While the path to becoming an architect varies from country to country, the average time it takes to receive a Masters in Architecture is between 5 and 7 years, and following that is often the additional burden of licensure, which realistically takes another couple of years to undertake (Licensure does not hinder your practice). Knowing these numbers, it’s not particularly encouraging to find out that the average architect does not make as much as many doctors and lawyers. However, beyond these problems, there are still many fulfilling reasons to fall in love with the industry and become an architect. Here are just some of them.
- Architects are able to communicate their imagination
The most beautiful aspect of architecture as a profession is how the industry embraces the individuality of each person. Yes, designing buildings is in itself a fulfilling creative pursuit; but even beyond that you are allowed, and in fact encouraged, to have a style which can manifest beyond your work. The idea of wanting to live an “authentic life” has been a trending buzzword lately, and being an architect can certainly serve as conduit to a desire to live creatively. Ten architects with the same client and the same project parameters will provide 10 different solutions every time.
- Architects see the fruits of their labor and enjoy longevity
Perhaps the greatest advantage of being an architect is having a lifetime’s work that remains after you’re retired to remind people of your efforts. You can ultimately live a life much larger and longer than your own mortality allows because the buildings that you design will represent you. Due to the literal “material nature” of the work, it’s difficult to second-guess your contribution to society and the value of your work when it’s 20 stories high and staring right at you. Also, you can practice the profession of architecture for as long as you want – you’ll always be an architect even when it isn’t your job anymore. Some architects don’t really start to become good until later in life.
- Architects start enjoying their career from the university
During studies at the university architecture is a very fun and exciting time because of the dynamism in your experience. Knowledge and theories from other fields are openly welcomed within architecture, and these sources could be as varied as philosophy and economics. Due to architecture’s wide-ranging knowledge set, many architecture programs advocate interdisciplinary learning for their students, meaning that you will either have a wide range of topics embedded within your architecture classes, or you will get the opportunity to take varied classes ranging from environmental studies, to computer science. If there is a particular topic you are interested in, you can incorporate it within your architectural work. Besides, there is a lot of improvisation in architectural education and this is where it gets fun. Unlike science students who have to adhere to strict formatting with lab reports, and humanities students who go through copious amounts of textual analysis, architecture students are encouraged to embrace innovation. Beside, even at that level the student can begin to enjoy clientele.
- Architects are often specialists at everything
As mentioned, what makes Architecture an exciting subject of study is the wide array of learning and research that you have to conduct on a regular basis—and this extends far into one’s working career. There is no such thing as having too much knowledge as an architect. Each new project is a window for inquiry into new technology, theories of organization, or methods of construction. To articulate this information in your building designs, you need to very quickly understand expert knowledge on the specific technique that you wish to include in order to collaborate with corresponding professionals. As maestros of the orchestra that is the whole construction team, architects become specialists at everything.
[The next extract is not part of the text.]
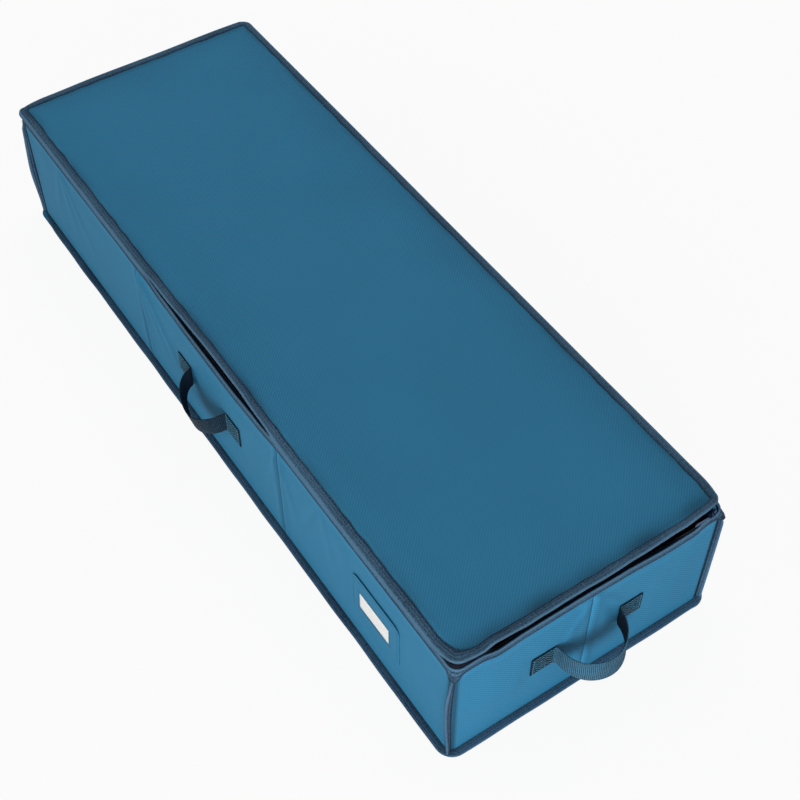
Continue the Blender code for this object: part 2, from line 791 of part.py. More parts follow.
def zip_pull():
    """Pull whose eye passes under the bridge, hanging along the zip."""
    bar = PULL_THICKNESS / 2
    half = BRIDGE_LENGTH / 2
    reach_at_foot = math.hypot(half, PULL_AXIS_OUTSET - SLIDER_FACE)
    reach_at_top = BRIDGE_RADIUS + math.hypot(
        half - BRIDGE_RADIUS, SLIDER_FACE + BRIDGE_HEIGHT - BRIDGE_RADIUS - PULL_AXIS_OUTSET
    )
    window = max(reach_at_foot, reach_at_top) + PULL_CLEARANCE
    neck = window + BRIDGE_BAR
    eye, paddle = PULL_EYE_WIDTH / 2, PULL_WIDTH / 2
    tip_centre = PULL_LENGTH - paddle
    points = [(bar, ZIP_MIDDLE - eye), (bar, ZIP_MIDDLE + eye), (-neck, ZIP_MIDDLE + eye)]
    for point, _ in arc((-tip_centre, ZIP_MIDDLE), paddle, 90, 270, 2 * ROUNDING_STEPS):
        points.append(point)
    points.append((-neck, ZIP_MIDDLE - eye))
    placed = [(SLIDER_REST + along, height) for along, height in points]
    back, front = PULL_AXIS_OUTSET - PULL_THICKNESS / 2, PULL_AXIS_OUTSET + PULL_THICKNESS / 2
    pull = RIGHT.prism("zip_pull", placed, back, front, dark_metal())
    opening = BRIDGE_WIDTH / 2 + PULL_CLEARANCE
    hole = RIGHT.box(
        "pull_eye_cutter",
        SLIDER_REST - window,
        SLIDER_REST - bar,
        back - PULL_THICKNESS,
        front + PULL_THICKNESS,
        ZIP_MIDDLE - opening,
        ZIP_MIDDLE + opening,
        dark_metal(),
    )
    combine(pull, hole, "DIFFERENCE")
    put_origin(pull, (*RIGHT.at(SLIDER_REST, PULL_AXIS_OUTSET), ZIP_MIDDLE))
    return pull


def handle_centreline():
    """Webbing seen from above: sewn tab, bowed grip, sewn tab."""
    rest = FIT + WEBBING / 2
    half_grip = HANDLE_GRIP_SPAN / 2
    points = [(-HANDLE_SPAN / 2, rest)]
    for step in range(LOOP_STEPS + 1):
        angle = math.pi * step / LOOP_STEPS
        points.append((-half_grip * math.cos(angle), rest + HANDLE_BOW * math.sin(angle)))
    points.append((HANDLE_SPAN / 2, rest))
    return points


def offset_line(points, distance):
    """A polyline moved sideways by a distance, with mitred bends."""
    moved = []
    last = len(points) - 1
    for index, point in enumerate(points):
        normals = []
        for start, end in ((index - 1, index), (index, index + 1)):
            if start < 0 or end > last:
                continue
            run = Vector(points[end]) - Vector(points[start])
            normals.append(Vector((-run.y, run.x)).normalized())
        mitre = (normals[0] + normals[-1]).normalized()
        reach = distance / mitre.dot(normals[0])
        moved.append((point[0] + mitre.x * reach, point[1] + mitre.y * reach))
    return moved


def webbing_handle(side):
    """One strap: both ends sewn flat to the wall, the grip bowed outwards."""
    centre = handle_centreline()
    outside = offset_line(centre, WEBBING / 2)
    inside = offset_line(centre, -WEBBING / 2)
    rows = []
    for middle, outer, inner in zip(centre, outside, inside):
        bow_share = max((middle[1] - centre[0][1]) / HANDLE_BOW, 0.0)
        height = HANDLE_HEIGHT - HANDLE_DROOP * bow_share ** 2
        low, high = height - WEBBING_WIDTH / 2, height + WEBBING_WIDTH / 2
        rows.append([
            (*side.at(*outer), low),
            (*side.at(*outer), high),
            (*side.at(*inner), high),
            (*side.at(*inner), low),
        ])
    return add_loft(side.name + "_handle", rows, webbing(), smooth_angle=SMOOTH)


def label():
    """Cloth pocket with a window, clear film behind it, and a card."""
    card_to = FIT + CARD
    film_from = card_to + FIT
    film_to = film_from + FILM
    frame_from = film_to + FIT
    frame_to = frame_from + CLOTH
    start, end = POCKET_CENTRE - POCKET_WIDTH / 2, POCKET_CENTRE + POCKET_WIDTH / 2
    top = POCKET_FOOT + POCKET_HEIGHT
    radii = (POCKET_FOOT_RADIUS, POCKET_FOOT_RADIUS, POCKET_TOP_RADIUS, POCKET_TOP_RADIUS)
    shape = rounded_rectangle(start, end, POCKET_FOOT, top, radii)
    pocket = FRONT.prism("label_pocket", shape, FIT, frame_to, outer_cloth())
    inner_start, inner_end = start + POCKET_BORDER, end - POCKET_BORDER
    inner_foot = POCKET_FOOT + POCKET_BORDER
    above = top + POCKET_BORDER
    cavity = FRONT.box(
        "pocket_cavity", inner_start, inner_end, 0.0, frame_from, inner_foot, above, outer_cloth()
    )
    combine(pocket, cavity, "DIFFERENCE")
    window_centre = POCKET_CENTRE + WINDOW_OFFSET
    window_start, window_end = window_centre - WINDOW_WIDTH / 2, window_centre + WINDOW_WIDTH / 2
    window_foot = POCKET_FOOT + WINDOW_FOOT
    window_top = window_foot + WINDOW_HEIGHT
    window = FRONT.box(
        "pocket_window", window_start, window_end, film_to, frame_to + FIT,
        window_foot, window_top, outer_cloth(),
    )
    combine(pocket, window, "DIFFERENCE")
    play = FIT
    FRONT.box(
        "label_film", inner_start + play, inner_end - play, film_from, film_to,
        inner_foot + play, top - FILM_TOP_MARGIN, clear_film(),
    )
    card_foot = inner_foot + play
    card = FRONT.box(
        "label_card", inner_start + CARD_PLAY, inner_end - CARD_PLAY, FIT, card_to,
        card_foot, card_foot + CARD_HEIGHT, white_card(),
    )
    put_origin(card, (*FRONT.at(POCKET_CENTRE, FIT), card_foot))
    return card


def clear_scene():
    for item in list(bpy.data.objects):
        bpy.data.objects.remove(item, do_unlink=True)


def main():
    clear_scene()
    base()
    for side in SIDES:
        wall_cloth(side)
        wall_boards(side)
        wall_lining(side)
    for corner in CORNERS:
        corner_binding(corner)
    bottom_binding()
    rim_binding()
    for side in (FRONT, RIGHT, LEFT):
        webbing_handle(side)
    label()
    zip_lower()
    lid_hinge_strip()
    lid_pieces = lid() + zip_upper()
    carry("lid_hinge_axis", (0.0, DEPTH / 2 + HINGE_OUTSET, HINGE_HEIGHT), lid_pieces)
    zip_slider()
    zip_pull()


main()
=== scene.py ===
"""Looks of the long cloth storage box with a zip lid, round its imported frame.

The frame gives the box, lid, slider, pull and card their places. Here the soft
pieces get their own cloth: wall panels with fold seams, a lid whose edge sags
and lifts, folded edge tapes, the zip's tapes and teeth, webbing straps, the
label pocket and the stitching. All sizes are in metres.
"""

import json
import logging
import math
from collections.abc import Callable, Sequence
from dataclasses import dataclass, field
from enum import Enum

import bpy
import numpy as np
from mathutils import Matrix, Vector

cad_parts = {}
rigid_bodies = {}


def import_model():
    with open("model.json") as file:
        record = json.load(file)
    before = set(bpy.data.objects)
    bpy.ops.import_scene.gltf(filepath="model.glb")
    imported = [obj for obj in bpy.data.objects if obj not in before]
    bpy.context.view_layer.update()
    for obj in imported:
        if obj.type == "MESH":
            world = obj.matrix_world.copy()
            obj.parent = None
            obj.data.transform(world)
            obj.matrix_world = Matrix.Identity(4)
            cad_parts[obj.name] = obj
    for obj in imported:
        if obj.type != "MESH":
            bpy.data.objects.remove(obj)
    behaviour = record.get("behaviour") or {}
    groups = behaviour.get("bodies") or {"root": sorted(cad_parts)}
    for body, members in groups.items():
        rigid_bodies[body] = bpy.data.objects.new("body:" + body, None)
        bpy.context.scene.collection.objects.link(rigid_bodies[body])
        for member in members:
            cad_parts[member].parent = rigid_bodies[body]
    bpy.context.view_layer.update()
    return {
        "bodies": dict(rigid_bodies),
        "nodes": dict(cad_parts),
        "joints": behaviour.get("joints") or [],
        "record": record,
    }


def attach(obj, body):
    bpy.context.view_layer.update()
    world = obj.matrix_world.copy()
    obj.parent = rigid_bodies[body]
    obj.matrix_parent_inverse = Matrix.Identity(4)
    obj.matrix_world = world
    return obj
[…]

- Architects are didactic at defending their opinions
For every beholder, there will be a set of buildings that are beautiful. Many students dived into the world of architecture because they were emotionally affected by a beautiful building, but in the classroom “beautiful” is not necessarily a qualifying trait that will convince colleagues and professors. The simple rule is that if you like a form, a motif, a detail or anything really, you must go beyond “beautiful” and make a case for its existence as a “profound aspect of the experiential articulation of the built world” .This gives rise to lively and stimulating debate amongst architecture professionals which also extends to written discourse. Architectural literature contains very colorful vocabulary and a rhetorical style that is nothing short of poesy. That acquired skill to convince your colleagues lives on within even when practicing in the real world.
- You can be your own boss.
You can be your own firm of one and still be a viable service provider on almost any size project. You can enter contests and win commissions for major projects by yourself. It is difficult to see another profession that can provide similar latitudes.
- Architects can do what they love for the rest of their life
Assuming that what you love is Architecture, there seems to be no barrier to continuing to do what you love past the age of retirement. As the saying goes: “Choose a job you love and you will never have to work a day in your life.” Many of today’s architectural masters are still heading their highly successful firms decades past the age of retirement and are honing their craft just as ardently as before—as if they’ve never worked a day in their life.
- Architects are held in high esteem
Thanks to its origin as the “mother of the arts” and its subsequent development as an influential profession, architecture has achieved near-universal recognition as a noble pursuit. In the workplace, architects largely interact with clients from the upper stratum of society. With the many general myths and legends that surround architecture outside of the actual profession there is a certain reverence attached to architects, and you may be able to take advantage of this to impress other people while still having the opportunity to do something that you are interested in.
- Architects improve the lives of countless people
Modern Architecture, as we know it today, emerged from a period of social upheaval in the 20th century. In the hope of creating a better world for everyone, the visionaries of modern architecture developed a heroic rhetoric that continues to inspire architects of today, even if we haven’t exactly figured out how to recapture that spirit. For a brief moment, architects lost hope on that endeavor but emerging practices are today re-invigorating architecture’s social agenda. Architecture always wants to help people and when it does it’s an incredibly satisfactory feeling. Architecture is significant and the ability to touch on an integral part of a person’s life is a reason to be an architect. Also, it is rewarding to develop a personal relationship with your client, particularly when you know that the process will yield a more fruitful end product. By understanding the process, clients appreciate the product. By appreciating the product, they are acknowledging the role it plays.